Now, since I knew that this was the last series and had some expectations that the writers knew that too (the last episode does, indeed, finish with the words ‘The End’), I was interested in seeing how one of the regular characters, Miss Ives, would finish up and, I have to say, it wasn’t at all what I expected. I fully expected to see her on her own, with all her friends and colleagues dead by the end of the last episode and she, herself, imprisoned within a straight jacket. This would have been the perfect ending for me here. However, instead of this, admittedly downbeat conclusion to the series, the writers have gone for something less expected and, in my opinion, maybe just a little less interesting but... well, I’m not too disappointed by the end game here.
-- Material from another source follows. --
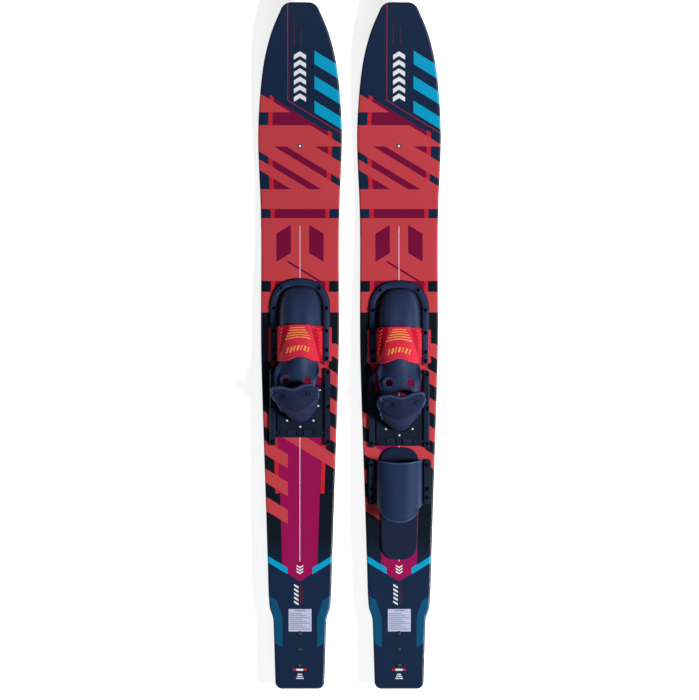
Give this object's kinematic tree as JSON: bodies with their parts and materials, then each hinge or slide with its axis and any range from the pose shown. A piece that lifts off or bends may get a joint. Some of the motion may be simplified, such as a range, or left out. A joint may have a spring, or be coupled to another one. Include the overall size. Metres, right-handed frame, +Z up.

I certainly would have had trouble keeping interest in another series after the final events in this one play out as they have done and it’s an end which certainly, in my opinion, brings things to a sound conclusion... despite the possibilities of new regular characters being an interesting proposition.

And there’s not much more to say about this one, methinks.

Penny Dreadful Series 3 is another slice of moody, twisted gothic literature remade in the new image of the writers and served up with a dark and enhanced flavour, well held together by one of Abel Korzeniowski’s excellent scores. One of the few TV shows I’ve watched over the last year and, if you’re into the kinds of characters and situations explored herein, definitely worth some of your time, I think.